The tola derives from Sanskrit tola, from tul (to weigh, to balance). It was the official precious-metal unit under British India, defined as the mass of the silver rupee coin (~11.66 g). Indian rupees were minted to exactly 1 tola weight. After independence, India officially adopted the metric system in 1956 for gold trading, but the tola survived in the market. The UAE, a major gold trading hub, still quotes prices per tola.
Interesting fact: India is one of the world's largest gold consumers. A tola bar of 24-karat gold (≈11.66 g, worth ~$700 at 2024 gold prices) is one of the most popular physical gold investment formats in South Asia.
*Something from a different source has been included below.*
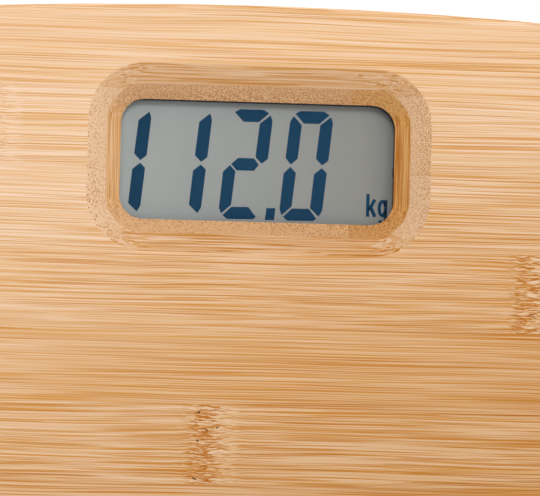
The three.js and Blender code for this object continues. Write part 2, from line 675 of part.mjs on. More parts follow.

The grain is among the oldest measurement units in history, derived from the average weight of a grain of barleycorn (or wheat) — a practical standard used in ancient Egypt, Greece, and Rome. England formalised the barleycorn grain in the 15th century as the foundation of its weight system. The British Weights and Measures Act 1824 defined the grain, and the value remains unchanged today.
Interesting fact: The original grain was calibrated by laying dried barleycorns end-to-end — 32 grains equalled one inch in 13th-century England. Today, 9mm pistol bullets typically weigh 115–147 grains (7.5–9.5 g), and gunpowder charges are specified in grains for reloading.